Mono-, di-, tri-, and tetra-substituted fluorotyrosines: New probes for enzymes that use tyrosyl radicals in catalysis

A set of N-acylated, carboxyamide fluorotyrosine (F_nY) analogues [Ac-S-FY-NH₂, Ac-3,5-F₂Y-NH₂, Ac-2,3-F ₂Y-NH₂, Ac-2,3,5-F₃Y-NH₂, Ac-2,3,6-F₃Y-NH₂ and Ac-2,3,5,6-F₄Y-NH ₂] have been synthesized from their corresponding amino acids to interrogate the detailed reaction mechanism(s) accessible to F _nY•s in small molecules and in proteins. These Ac-F _nY-NH₂ derivatives span a pK_a range from 5.6 to 8.4 and a reduction potential range of 320 mV in the pH region accessible to most proteins (6-9). DFT electronic-structure calculations capture the observed trends for both the reduction potentials and pK_aS. Dipeptides of the methyl ester of 4-benzoyl-L-phenylalanyl-F_nYs at pH 4 were examined with a nanosecond laser pulse and transient absorption spectroscopy to provide absorption spectra of F_nY•s. The EPR spectrum of each F _nY• has also been determined by UV photolysis of solutions at pH 11 and 77 K. The ability to vary systematically both pK_a and radical reduction potential, together with the facility to monitor radical formation with distinct absorption and EPR features, establishes that F_nYs will be useful in the study of biological charge-transport mechanisms involving tyrosine.
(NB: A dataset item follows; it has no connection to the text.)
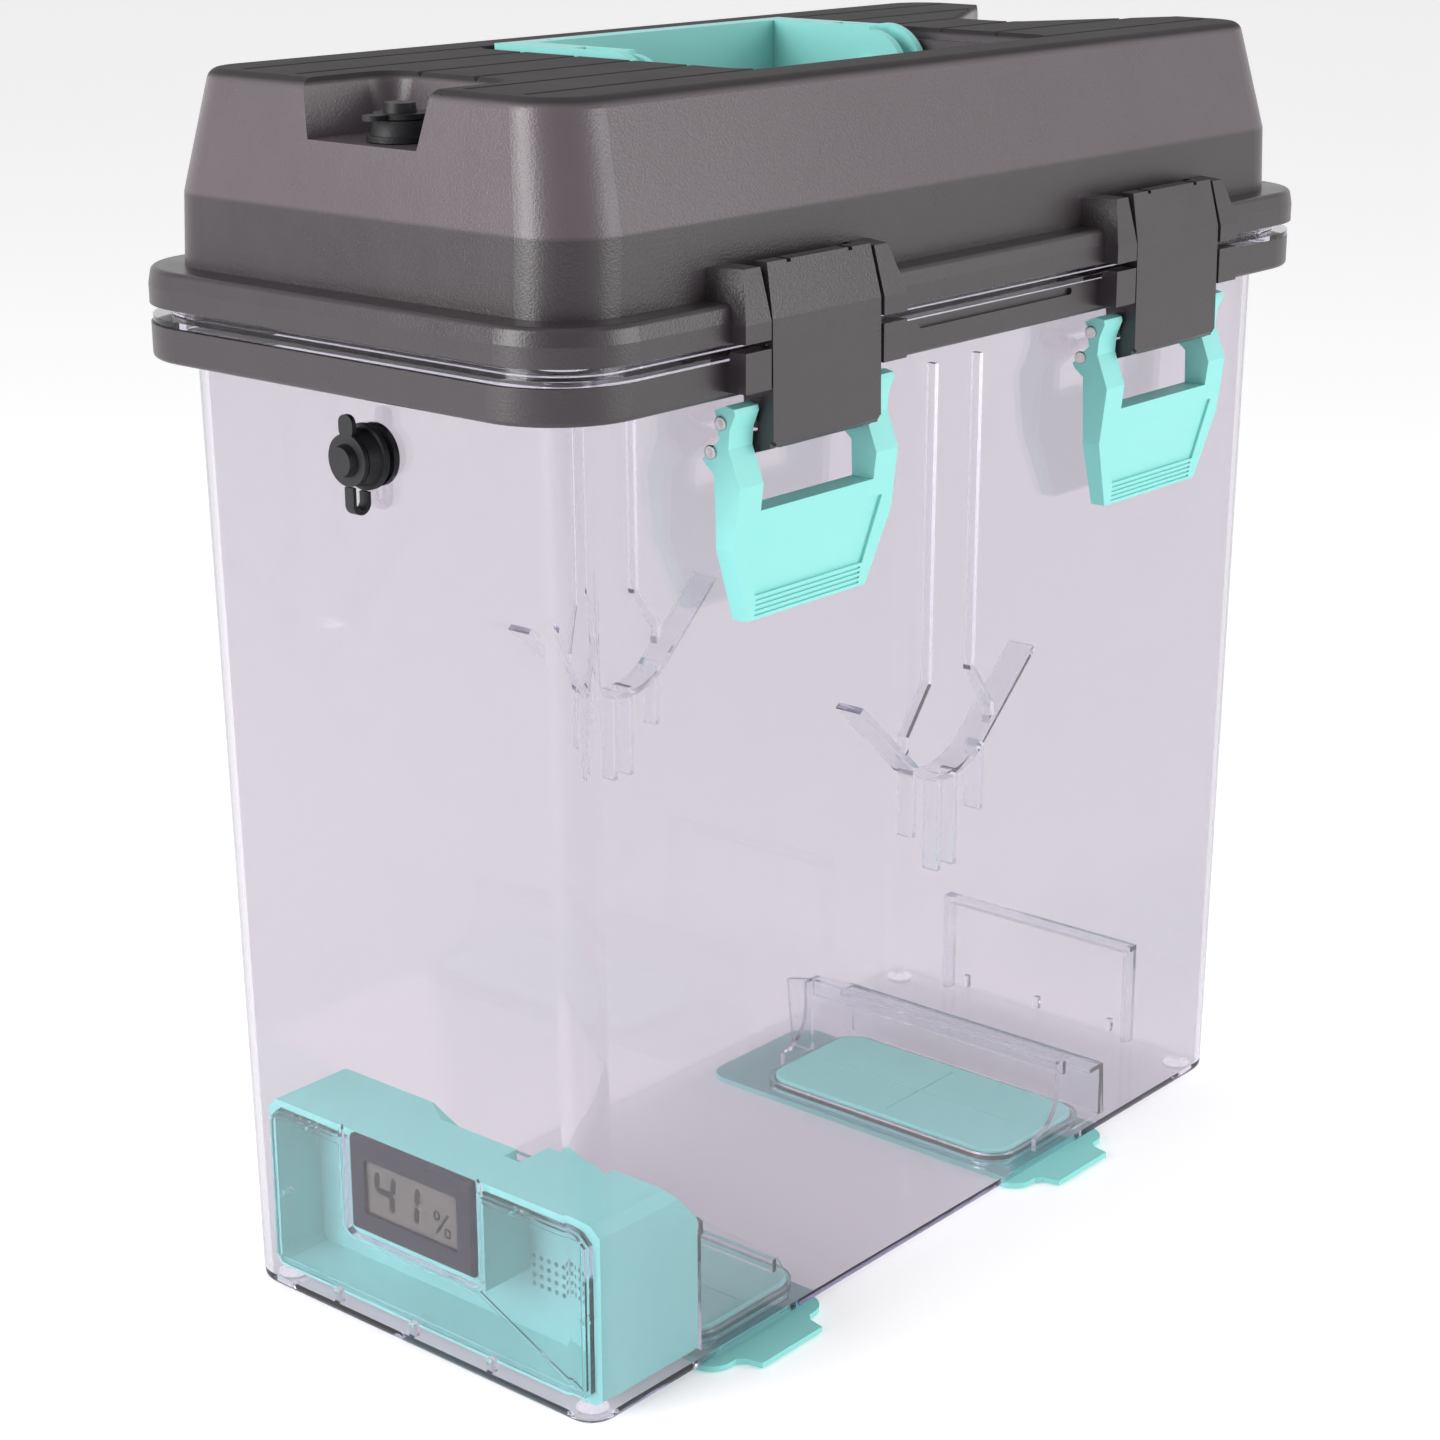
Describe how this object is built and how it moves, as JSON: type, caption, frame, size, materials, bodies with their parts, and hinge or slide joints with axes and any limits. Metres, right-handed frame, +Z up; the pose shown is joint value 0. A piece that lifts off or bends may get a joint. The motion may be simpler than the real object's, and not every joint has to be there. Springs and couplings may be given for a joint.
{
  "type": "filament dryer box",
  "caption": "Clear lidded dry box for a filament spool, with draw latches, carrying handle, humidity module and desiccant hatches.",
  "frame": {"origin": "middle of the footprint on the standing surface", "axes": "+X along the long walls away from the humidity module, +Y towards the lid hinge, +Z up"},
  "size_m": [0.338, 0.1712, 0.3456],
  "materials": {
    "clear_plastic": "clear polished plastic",
    "dark_plastic": "satin",
    "teal_plastic": "satin",
    "black_rubber": "matte",
    "steel": "plain",
    "black_plastic": "satin",
    "display": "semi-gloss",
    "board": "matte"
  },
  "bodies": {
    "bin": {"clear_bin": "clear_plastic", "rim_band": "dark_plastic", "front_spool_cradle": "clear_plastic", "rear_spool_cradle": "clear_plastic", "latch_pivot_pins": "steel", "hinge_pins": "steel", "near_hatch_guard": "clear_plastic", "far_hatch_guard": "clear_plastic", "far_bay_frame": "clear_plastic", "wall_outlet_grommet": "black_rubber", "wall_outlet_strap": "black_rubber"},
    "lid": {"lid_shell": "dark_plastic", "lid_seal": "black_rubber", "handle_pins": "steel", "lid_outlet_grommet": "black_rubber", "lid_outlet_strap": "black_rubber"},
    "handle": {"carry_handle": "teal_plastic"},
    "near_lever": {"near_latch_lever": "teal_plastic", "near_link_pin": "steel"},
    "near_hook": {"near_hook_plate": "dark_plastic"},
    "far_lever": {"far_latch_lever": "teal_plastic", "far_link_pin": "steel"},
    "far_hook": {"far_hook_plate": "dark_plastic"},
    "lid_plug": {"lid_outlet_plug": "black_rubber"},
    "wall_plug": {"wall_outlet_plug": "black_rubber"},
    "near_hatch_body": {"near_hatch": "teal_plastic", "near_hatch_seal": "black_rubber"},
    "far_hatch_body": {"far_hatch": "teal_plastic", "far_hatch_seal": "black_rubber"},
    "module": {"module_housing": "teal_plastic", "module_cover": "clear_plastic", "meter_case": "black_plastic", "meter_display": "display", "meter_board": "board", "meter_cells": "steel"}
  },
  "joints": [
    {"name": "lid_hinge", "type": "hinge", "parent": "bin", "child": "lid", "pos_m": [0, 0.082, 0.286], "axis": [-1, 0, 0], "range_deg": [0, 100]},
    {"name": "handle_hinge", "type": "hinge", "parent": "lid", "child": "handle", "pos_m": [0, 0.004, 0.332], "axis": [1, 0, 0], "range_deg": [0, 90]},
    {"name": "near_lever_hinge", "type": "hinge", "parent": "bin", "child": "near_lever", "pos_m": [-0.08, -0.0775, 0.2655], "axis": [-1, 0, 0], "range_deg": [0, 96]},
    {"name": "near_hook_hinge", "type": "hinge", "parent": "near_lever", "child": "near_hook", "pos_m": [-0.08, -0.0743, 0.258], "axis": [1, 0, 0], "range_deg": [0, 76]},
    {"name": "far_lever_hinge", "type": "hinge", "parent": "bin", "child": "far_lever", "pos_m": [0.08, -0.0775, 0.2655], "axis": [-1, 0, 0], "range_deg": [0, 96]},
    {"name": "far_hook_hinge", "type": "hinge", "parent": "far_lever", "child": "far_hook", "pos_m": [0.08, -0.0743, 0.258], "axis": [1, 0, 0], "range_deg": [0, 76]},
    {"name": "lid_plug_slide", "type": "slide", "parent": "lid", "child": "lid_plug", "axis": [0, 0, 1], "range_m": [0, 0.008]},
    {"name": "wall_plug_slide", "type": "slide", "parent": "bin", "child": "wall_plug", "axis": [-1, 0, 0], "range_m": [0, 0.008]},
    {"name": "near_hatch_slide", "type": "slide", "parent": "bin", "child": "near_hatch_body", "axis": [0, 0, -1], "range_m": [0, 0.014]},
    {"name": "far_hatch_slide", "type": "slide", "parent": "bin", "child": "far_hatch_body", "axis": [0, 0, -1], "range_m": [0, 0.014]},
    {"name": "module_lift", "type": "slide", "parent": "bin", "child": "module", "axis": [0, 0, 1], "range_m": [0, 0.04]}
  ],
  "couplings": [
    {"joint": "near_hook_hinge", "follows": "near_lever_hinge", "ratio": 0.79},
    {"joint": "far_hook_hinge", "follows": "far_lever_hinge", "ratio": 0.79}
  ]
}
To demonstrate the efficacy of the fluorotyrosine method in unraveling charge transport in complex biological systems, we report the global substitution of tyrosine by 3-fluorotyrosine (3-FY) in the R2 subunit of ribonucleotide reductase (RNR) and present the EPR spectrum along with its simulation of 3-FY122•. In the companion paper, we demonstrate the utility of F_nYs in providing insight into the mechanism of tyrosine oxidation in biological systems by incorporating them site-specifically at position 356 in the R2 subunit of Escherichia coli RNR.